Content published on RStudio Connect can broadly fall into two categories:
- Static / Batch Content
Static content is content a user can visit without requiring a running process. Examples include PDF documents, plots, and HTML files. HTML files can include interactive elements where the interactivity occurs on the client. RStudio Connect is able to update static content on a schedule.
- Interactive Content
A powerful component of RStudio Connect is the ability to host data products that require backend processes during a user’s visit. Examples include shiny applications and R Markdown documents with runtime::shiny, plumber APIs, and TensorFlow APIs. In the case of Shiny, an end user’s browser (the client) is connected with an R process running on the server. When a user changes an input, the client sends a message to the server and a portion of R code is re-run. The server sends back the result as output. In the case of APIs, a client makes a request which is sent to a running process, and the results are sent back to the client.
For Interactive Content, RStudio Connect enables scaling through parameters that determine the content’s scheduler.
10.1.1 Content Scheduler
When a user requests content with Shiny components, RStudio Connect opens a channel between the user and an R process. Now, suppose a second user requests the same content. There are two potential scenarios:
In Scenario A, both users are linked to the same R process. Because R is single-threaded, if user A and user B both change an input and trigger R calculations, their requests will be handled sequentially. (User B will have to wait for user A’s calculation to complete, and then for their own calculation to complete before they will see an updated output).
In Scenario B, Connect will link each user to their own R process. If user A and user B both change an input, their calculations will happen simultaneously.
Why wouldn’t RStudio Connect always select Scenario B? The answer has to do with memory and initial load time. When 2 users are connected to the same R process, they get to share everything that is loaded outside of the server function.
To see this, consider when the different pieces of Shiny application code are executed:
This works because Shiny makes use of R’s unique scoping rules (read more here). In Scenario B, all of the shiny code has to be re-run, including loading any globally available data. This means the memory usage is 2x what it would be in Scenario A. Additionally, spinning up an R process and executing all of the shiny code takes time. While the application is more responsive to both users after the web page is loaded, it will take longer for them to connect initially.
The scheduling parameters tell RStudio Connect to act somewhere in between Scenario A and Scenario B, to maximize the trade-off between app responsiveness and memory consumption/load time. The parameters also specify how long R processes and user connections should remain idle before timing out.
10.1.2 Scheduling Parameters
Max processes - Determines the maximum number of processes that will be created. Max processes x Max connections per process = total number of concurrent connections. Default value is 3.

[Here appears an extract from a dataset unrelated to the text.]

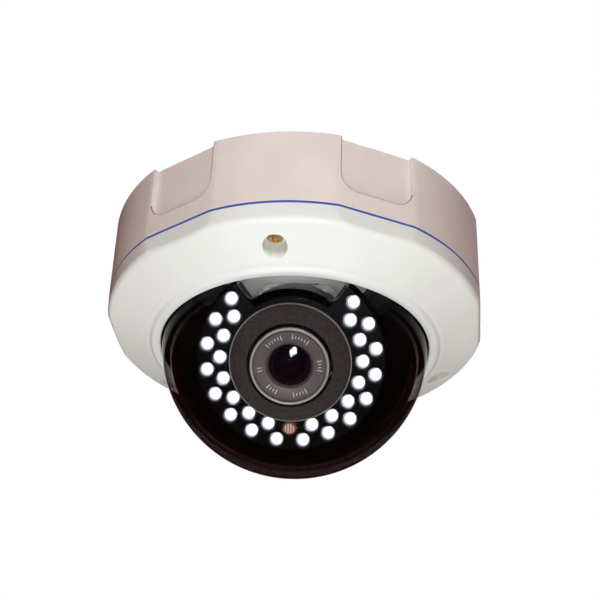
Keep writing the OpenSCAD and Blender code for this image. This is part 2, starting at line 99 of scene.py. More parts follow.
ray = sky.nodes.new("ShaderNodeLightPath").outputs
straight = sky.nodes.new("ShaderNodeMath")
straight.operation = "SUBTRACT"
straight.use_clamp = True
sky.links.new(ray["Is Camera Ray"], straight.inputs[0])
sky.links.new(ray["Transparent Depth"], straight.inputs[1])
lit_or_mirrored = either(sky, ray["Is Glossy Ray"], glow(0.14, 0.018, 0.016), glow(0.034, 0.006, 0.005))
behind_smoke = either(sky, ray["Is Camera Ray"], lit_or_mirrored, glow(0.004, 0.002, 0.0015))
surround = either(sky, straight.outputs[0], behind_smoke, glow(1, 1, 1))
sky.links.new(surround, sky.nodes.new("ShaderNodeOutputWorld").inputs["Surface"])
bpy.context.scene.view_settings.view_transform = "Standard"

bpy.ops.mesh.primitive_plane_add(size=8, location=(0, 0, -0.9))
floor = bpy.context.object
floor.name = "floor"
floor.visible_glossy = False
pale = bpy.data.materials.new("pale floor")
pale.use_nodes = True
ground = pale.node_tree
ground.nodes["Principled BSDF"].inputs["Base Color"].default_value = (0.86, 0.86, 0.85, 1)
ground.nodes["Principled BSDF"].inputs["Roughness"].default_value = 0.9
plain = ground.nodes.new("ShaderNodeEmission")
plain.inputs["Color"].default_value = (0.83, 0.83, 0.82, 1)
shown = either(ground, ground.nodes.new("ShaderNodeLightPath").outputs["Is Camera Ray"],
               ground.nodes["Principled BSDF"].outputs[0], plain.outputs[0])
ground.links.new(shown, ground.nodes["Material Output"].inputs["Surface"])
floor.data.materials.append(pale)


# ---- Base casting ---------------------------------------------------------
# A cup die-cast in aluminium, round with six flats, a shallow pad sunk in each
# flat, ribbed on the back, with posts and a bearing inside. It is sprayed with
# a fine off-white powder coat.

body_radius = 72.5
flat_distance = 71
seam_depth = 31
cavity_radius = 66
pad_half_width, pad_foot, pad_corner = 14, -23.4, 7


def drum(radius, top, bottom, sides=96, at=(0, 0)):
    """A round solid between two depths below the ceiling, in mm."""
    bpy.ops.object.select_all(action="DESELECT")
    bpy.ops.mesh.primitive_cylinder_add(
        vertices=sides, radius=radius * mm, depth=(bottom - top) * mm,
        location=(at[0] * mm, at[1] * mm, -(top + bottom) / 2 * mm))
    bpy.ops.object.transform_apply(location=True, rotation=True, scale=True)
    return bpy.context.object


def block(low, high):
    """A box between two corners, in mm, +Z up."""
    bpy.ops.object.select_all(action="DESELECT")
    bpy.ops.mesh.primitive_cube_add(size=1, location=[(a + b) / 2 * mm for a, b in zip(low, high)])
    bpy.context.object.scale = [(b - a) * mm for a, b in zip(low, high)]
    bpy.ops.object.transform_apply(location=True, rotation=True, scale=True)
    return bpy.context.object


def only(piece):
    """Selects one piece and makes it the active one."""
    bpy.ops.object.select_all(action="DESELECT")
    piece.select_set(True)
    bpy.context.view_layer.objects.active = piece
    return piece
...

Pick a value that will support the expected number of concurrent users or requests.
Min processes - Determines the minimum number of processes that will always be running. For Shiny applications and plumber APIs, user requests only execute specific functions. R code outside of those functions can be run when the process starts before user requests are made, which can dramatically speed up response time.

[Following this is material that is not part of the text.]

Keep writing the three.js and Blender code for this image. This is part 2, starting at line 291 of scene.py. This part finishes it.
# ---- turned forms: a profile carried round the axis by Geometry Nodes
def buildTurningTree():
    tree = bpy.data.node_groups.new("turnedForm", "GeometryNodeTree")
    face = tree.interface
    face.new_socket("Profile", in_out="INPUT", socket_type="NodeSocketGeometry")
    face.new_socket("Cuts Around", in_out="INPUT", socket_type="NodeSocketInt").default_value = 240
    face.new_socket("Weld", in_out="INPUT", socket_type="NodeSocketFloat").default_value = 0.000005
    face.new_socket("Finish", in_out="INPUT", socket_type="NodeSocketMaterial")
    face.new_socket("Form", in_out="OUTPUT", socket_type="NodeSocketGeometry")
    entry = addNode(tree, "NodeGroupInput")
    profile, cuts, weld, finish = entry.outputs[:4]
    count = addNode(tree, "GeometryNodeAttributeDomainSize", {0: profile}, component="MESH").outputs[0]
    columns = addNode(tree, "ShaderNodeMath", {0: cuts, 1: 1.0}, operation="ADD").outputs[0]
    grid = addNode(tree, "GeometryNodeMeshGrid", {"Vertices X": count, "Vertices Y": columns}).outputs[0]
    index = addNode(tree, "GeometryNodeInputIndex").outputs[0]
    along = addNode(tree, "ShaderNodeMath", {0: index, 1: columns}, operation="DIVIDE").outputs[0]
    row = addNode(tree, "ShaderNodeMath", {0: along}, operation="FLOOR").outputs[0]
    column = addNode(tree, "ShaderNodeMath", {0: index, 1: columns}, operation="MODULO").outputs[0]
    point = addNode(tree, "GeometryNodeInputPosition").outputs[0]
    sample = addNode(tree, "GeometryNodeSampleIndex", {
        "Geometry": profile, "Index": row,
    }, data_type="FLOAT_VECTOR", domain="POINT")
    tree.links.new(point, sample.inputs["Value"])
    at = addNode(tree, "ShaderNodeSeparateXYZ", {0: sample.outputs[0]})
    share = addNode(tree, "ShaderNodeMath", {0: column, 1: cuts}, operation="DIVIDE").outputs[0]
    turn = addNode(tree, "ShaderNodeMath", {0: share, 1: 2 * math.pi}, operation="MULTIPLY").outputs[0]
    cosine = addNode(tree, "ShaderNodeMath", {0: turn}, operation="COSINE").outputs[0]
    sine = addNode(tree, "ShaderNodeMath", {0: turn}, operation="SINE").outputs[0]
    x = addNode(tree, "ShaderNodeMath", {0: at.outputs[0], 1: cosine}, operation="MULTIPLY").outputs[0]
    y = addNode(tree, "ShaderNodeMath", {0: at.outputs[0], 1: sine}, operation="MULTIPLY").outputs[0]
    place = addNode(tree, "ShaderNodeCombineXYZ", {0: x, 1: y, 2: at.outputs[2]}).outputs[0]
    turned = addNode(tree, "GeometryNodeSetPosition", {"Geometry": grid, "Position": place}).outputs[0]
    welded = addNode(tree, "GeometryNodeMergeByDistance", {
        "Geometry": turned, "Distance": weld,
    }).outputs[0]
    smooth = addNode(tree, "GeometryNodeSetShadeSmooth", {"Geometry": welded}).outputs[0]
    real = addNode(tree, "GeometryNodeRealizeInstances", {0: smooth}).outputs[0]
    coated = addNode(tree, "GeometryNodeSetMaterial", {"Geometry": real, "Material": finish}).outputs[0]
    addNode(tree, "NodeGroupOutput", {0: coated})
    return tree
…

Pick a number close to Max processes if your application or API pre-loads a large amount of data to be shared by every user. Pick a small number to minimize the amount of memory consumed.

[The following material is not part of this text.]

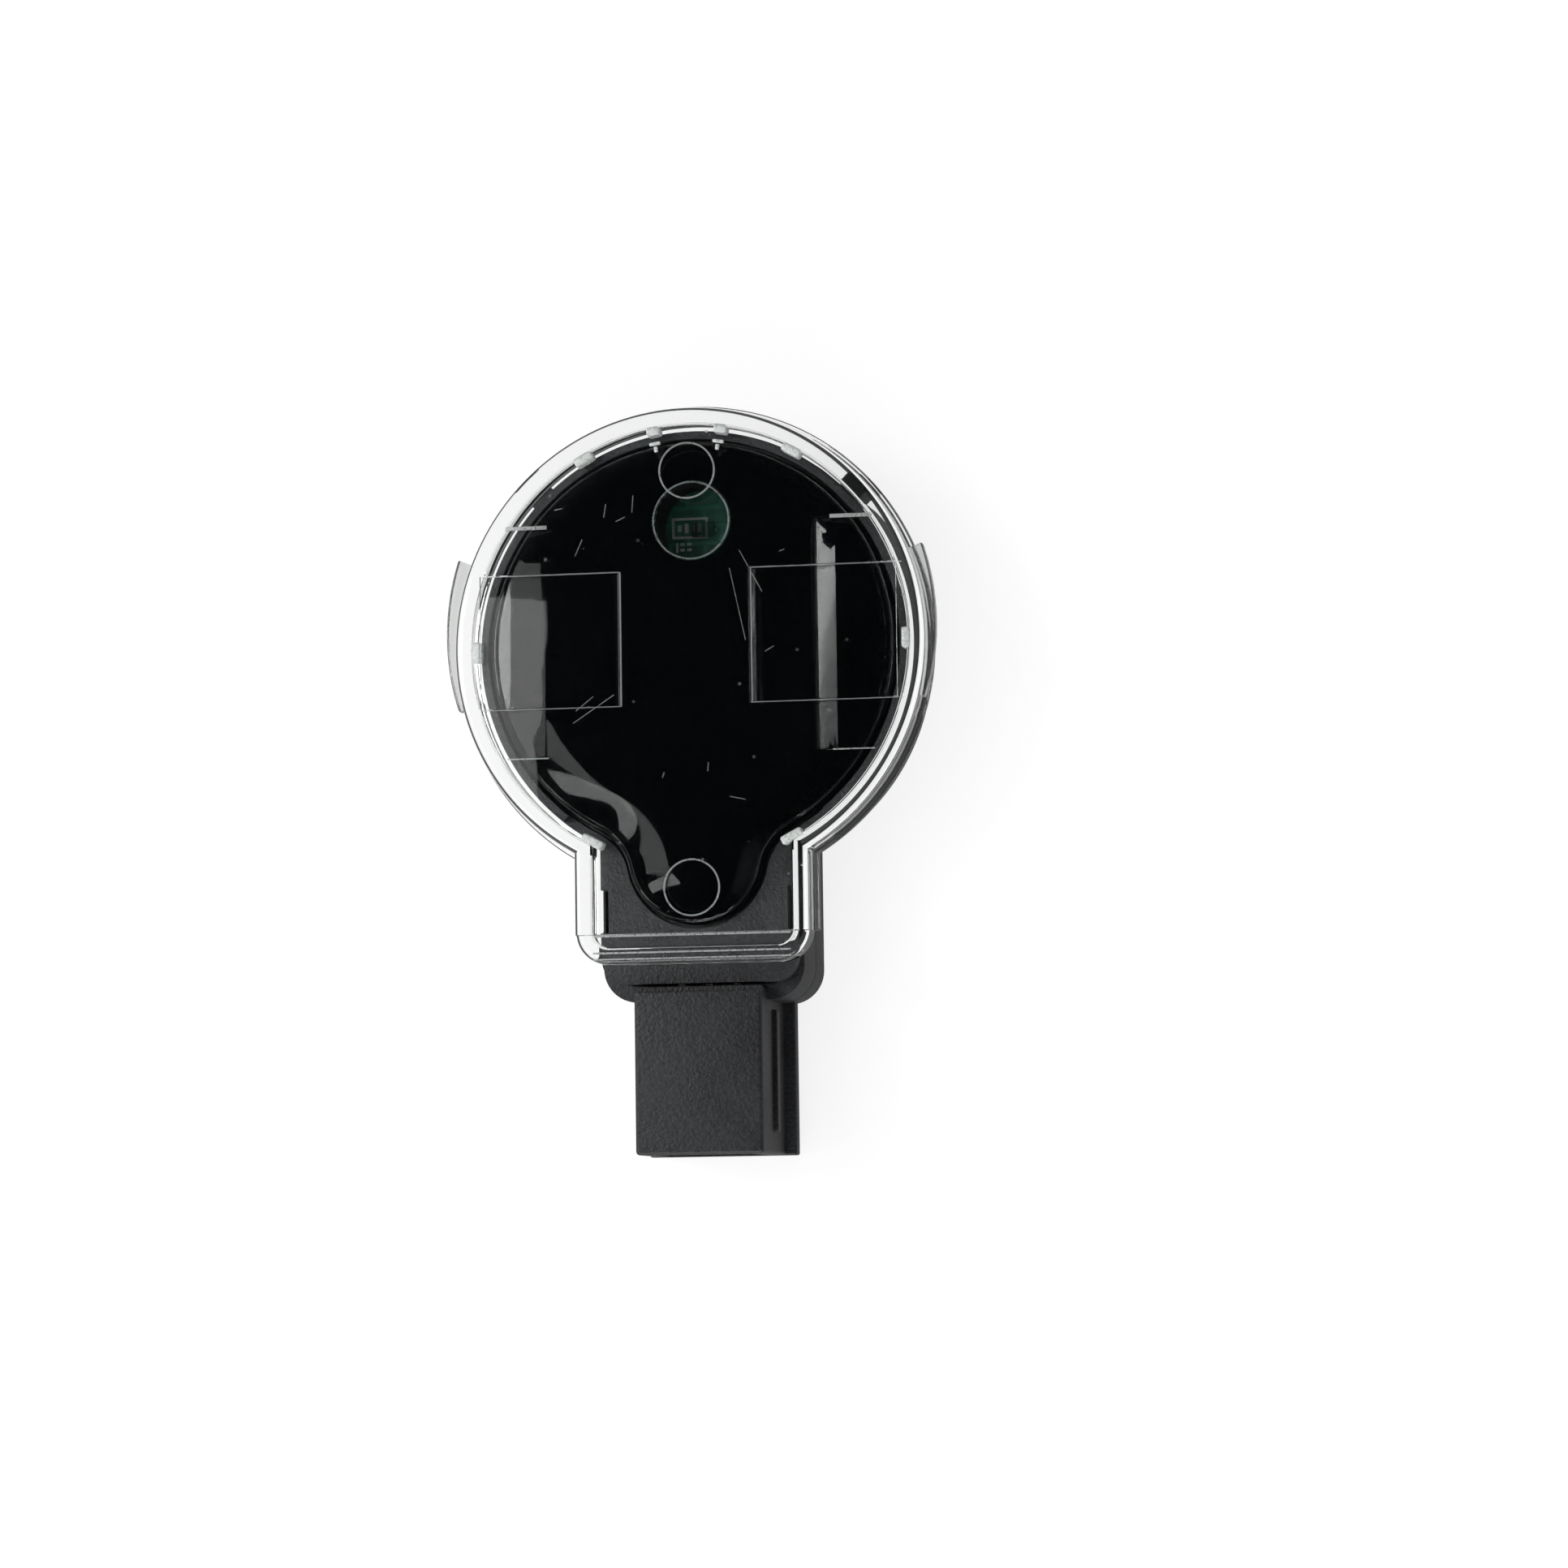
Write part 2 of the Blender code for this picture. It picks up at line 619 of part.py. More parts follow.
# --- Protective cap -----------------------------------------------------------------------
def cap_outline(grow):
    """The inside of the cap's wall, grown outwards by grow."""
    return keyhole(
        CAP_INNER_RADIUS + grow,
        CAP_INNER_HALF + grow,
        CAP_NECK_REACH + grow,
        CAP_CORNER,
    )


def finger_grip(side):
    """A crescent that stands out from the wall, with a free tip, to lift the cap by."""
    outer = arc(0, GRIP_RISE, GRIP_RADIUS, GRIP_FOOT_ANGLE, GRIP_TIP_ANGLE)
    inner = arc(0, 0, CAP_INNER_RADIUS + CAP_WALL / 2, GRIP_TIP_ANGLE, GRIP_FOOT_ANGLE)
    outline = [(side * x, y) for x, y in outer + inner]
    top = CAP_TOP - GRIP_DROP
    name = "grip_right" if side > 0 else "grip_left"
    return plate(name, outline, top - GRIP_THICKNESS, top)


def cap_nubs():
    """Small pads inside the wall that rest on the cover's border and centre the cap."""
    bottom = COVER_TOP + BORDER_HEIGHT + GAP
    top = CAP_CEILING + CAP_TOP_THICKNESS / 2
    inner = CAP_INNER_RADIUS - NUB_DEPTH
    outer = CAP_INNER_RADIUS + CAP_WALL / 2
    for angle in NUB_ANGLES:
        yield turned_box(f"nub_{angle}", angle, inner, outer, NUB_WIDTH, bottom, top)


def protective_cap(parent):
    cap = plate("protective_cap", cap_outline(CAP_WALL), CAP_BOTTOM, CAP_TOP)
    round_edges(cap, CAP_EDGE)
    lip_top = CAP_BOTTOM + CAP_LIP_THICKNESS
    join(cap, plate("lip", cap_outline(CAP_WALL + CAP_LIP_WIDTH), CAP_BOTTOM, lip_top))
    join(cap, finger_grip(-1), finger_grip(1))

    reach = CAP_NECK_REACH + CAP_WALL
    far = reach + CAP_LIP_WIDTH + OVERRUN
    wide = CAP_INNER_HALF + CAP_WALL + CAP_LIP_WIDTH + OVERRUN
    below = CAP_BOTTOM - OVERRUN
    cut(cap, plate("cap_hollow", cap_outline(0), below, CAP_CEILING))
    under_end = box(
        "under_end",
        (-CAP_INNER_HALF, -far, below),
        (CAP_INNER_HALF, CAP_CORNER - CAP_NECK_REACH, COVER_TOP + GAP),
    )
    past_end = box(
        "past_end",
        (-CAP_INNER_HALF, -far, below),
        (CAP_INNER_HALF, -reach, lip_top + OVERRUN),
    )
    step = box(
        "neck_step",
        (-wide, -far, CAP_TOP - CAP_STEP_DROP),
        (wide, CAP_STEP_LENGTH - CAP_NECK_REACH, CAP_TOP + OVERRUN),
    )
    cut(cap, under_end, past_end, step)
    join(cap, *cap_nubs())
    return finish(cap, CLEAR, 0.05, see_through=1.0, parent=parent)


# --- Assembly -----------------------------------------------------------------------------
def clear_scene():
    for obj in list(bpy.data.objects):
        bpy.data.objects.remove(obj, do_unlink=True)


def empty(name, location=(0, 0, 0)):
    handle = bpy.data.objects.new(name, None)
    handle.empty_display_size = 0.005
    handle.location = location
    model.objects.link(handle)
    return handle


def main():
    clear_scene()
    bpy.context.scene.collection.children.link(model)
    bpy.context.scene.collection.children.link(helpers)

    sensor = empty("sensor")
    rear_housing(sensor)
    front_cover(sensor)
    lens_plate(sensor)
    ambient_window(sensor)
    optical_pad(sensor)
    lens_bar("emitter_lens", -1, sensor)
    lens_bar("receiver_lens", 1, sensor)
    light_baffle(sensor)
    circuit_board(sensor)
    infrared_leds(sensor)
    light_detectors(sensor)
    integrated_circuits(sensor)
    capacitors(sensor)
    resistors(sensor)
    contact_pins(sensor)
    pin_carrier(sensor)

    lift_off = empty("cap_lift_axis")
    protective_cap(lift_off)


main()
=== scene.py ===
"""Looks of the windscreen rain and light sensor under its clear transport cap.

Metres, +Z out of the optical face, -Y towards the plug socket, as in the frame. The clear cap, the
soft pad, the housing and its cover are modelled here in full; the other pieces keep their CAD
meshes and get their finish.
"""

from math import asin, atan2, cos, degrees, hypot, pi, radians, sin, sqrt, tan

import bmesh
import bpy
from mathutils import Matrix, Vector
from mathutils.geometry import delaunay_2d_cdt


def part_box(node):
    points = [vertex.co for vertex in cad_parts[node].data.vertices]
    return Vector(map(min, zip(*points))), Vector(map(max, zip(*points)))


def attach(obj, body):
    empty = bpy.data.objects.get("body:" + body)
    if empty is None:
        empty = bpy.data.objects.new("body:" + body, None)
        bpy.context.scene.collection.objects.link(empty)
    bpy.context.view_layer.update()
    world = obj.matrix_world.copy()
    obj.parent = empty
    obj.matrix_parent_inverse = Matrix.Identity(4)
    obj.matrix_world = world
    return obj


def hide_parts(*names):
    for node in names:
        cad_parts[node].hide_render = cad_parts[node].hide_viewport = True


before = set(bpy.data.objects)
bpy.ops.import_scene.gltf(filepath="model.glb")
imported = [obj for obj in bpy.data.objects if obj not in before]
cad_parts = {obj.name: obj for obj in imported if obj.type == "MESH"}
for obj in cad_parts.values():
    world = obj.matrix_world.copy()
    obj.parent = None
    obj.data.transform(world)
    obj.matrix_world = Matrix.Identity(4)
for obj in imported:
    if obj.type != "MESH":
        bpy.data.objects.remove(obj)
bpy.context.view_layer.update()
MM = 0.001

# --- Levels and outer sizes, from the frame -------------------------------------------------
COVER_LOW, COVER_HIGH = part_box("front_cover")
HOUSING_LOW, HOUSING_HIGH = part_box("rear_housing")
CAP_LOW, CAP_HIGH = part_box("protective_cap")
BOARD_LOW, BOARD_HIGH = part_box("circuit_board")

HEAD_RADIUS = COVER_HIGH.y
COVER_END = -COVER_LOW.y
SOCKET_END = -HOUSING_LOW.y
SOCKET_TOP = HOUSING_HIGH.z
BORDER_TOP = COVER_HIGH.z
PAD_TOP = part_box("optical_pad")[1].z
PLATE_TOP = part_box("lens_plate")[1].z
CAP_BOTTOM, CAP_TOP = CAP_LOW.z, CAP_HIGH.z
BOARD_TOP = BOARD_HIGH.z

# --- Sizes shared with the CAD model --------------------------------------------------------
GAP = 0.3 * MM
OVERRUN = 0.5 * MM

NECK_HALF = 9.0 * MM
NECK_END = 31.0 * MM
NECK_CORNER = 3.0 * MM
HOUSING_HEIGHT = 9.6 * MM
HOUSING_WALL = 1.4 * MM
HOUSING_FLOOR = 1.6 * MM
HOUSING_EDGE = 0.4 * MM
POST_RADIUS, PEG_RADIUS = 1.3 * MM, 0.8 * MM
PEG_POSTS = ((-11.5 * MM, 11.0 * MM), (11.5 * MM, 11.0 * MM))
PLAIN_POSTS = (
    (-12.5 * MM, -9.8 * MM),
    (12.5 * MM, -9.8 * MM),
    (-5.6 * MM, -23.2 * MM),
    (5.6 * MM, -23.2 * MM),
)
LUG_ANGLES = (45, 135)
LUG_REACH, LUG_WIDTH = 1.4 * MM, 2.4 * MM
LUG_BOTTOM, LUG_TOP = 4.8 * MM, 9.0 * MM

COVER_BOTTOM = HOUSING_HEIGHT + GAP
COVER_TOP = COVER_BOTTOM + 1.7 * MM
COVER_NECK_HALF = 8.75 * MM
COVER_CORNER = 2.2 * MM
LEDGE_TOP = COVER_BOTTOM + 1.0 * MM
LEDGE_WIDTH = 1.3 * MM
BORDER_INSET = 0.15 * MM
BORDER_END_ANGLE = -52
DETENT_Y, DETENT_LENGTH, DETENT_DEPTH = -23.1 * MM, 3.8 * MM, 0.7 * MM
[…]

Max connections per process - The maximum number of connections per process. Default value is 20.
Pick a small number if your content involves heavy computation. Pick a larger number if your content shares data between users. (e.g. Pick a large number if your content takes a long time to load, but after loading is very fast.)
Load factor - Determines how aggressively new processes will be created. A value close to 0 means new processes will be spun up aggressively to try and keep the number of connections per process small. A value close to 1 means the number of connections per process will be close to max connections. Default value is 0.5.
Pick a small number if your content loads quickly but involves expensive computation. Pick a number closer to 1 if your content loads slowly, but after loading is fast OR if you want to minimize the amount of memory.
10.2 Activity: Runtime Settings
First: Open the runtime settings for your app
Discussion:
- What do each of the settings mean?
- What changes to the settings might affect our app?
Deliverable: Re-run Load Test
Test your hypothesis by changing the runtime settings and then re-run the load test. Compare the results to the prior test (continue to follow along with runloadtest.R
)
10.3 Activity: Admin Dashboard
First: Open the admin dashboard in RStudio Connect
Discussion:
Multi-Tenant Environment
- What are the tradeoffs for modifying the scaling settings?
- What else might you need to consider when sharing infrastructure?
- How does these concerns change over time?
Deliverable: Update checklist
Create one pre-deployment checklist step and one every-2-months checklist step based on your discussion.
10.4 Extended Topics
10.4.1 High Availability and Horizontal Scaling
Other considerations for widely accessed content are high availability and horizontal scaling. Both require content to be hosted by more than one server. RStudio Connect supports a cluster setup.
10.4.2 R Markdown Documents with runtime::shiny
R Markdown documents are a bit different. In essence, an Rmd with runtime::shiny specified places everything (data loading, UI creation, etc) inside of the server function. The implication is an Rmd with runtime::shiny will always consume more memory as users connect.
Prerendered Shiny Documents alleviate this problem.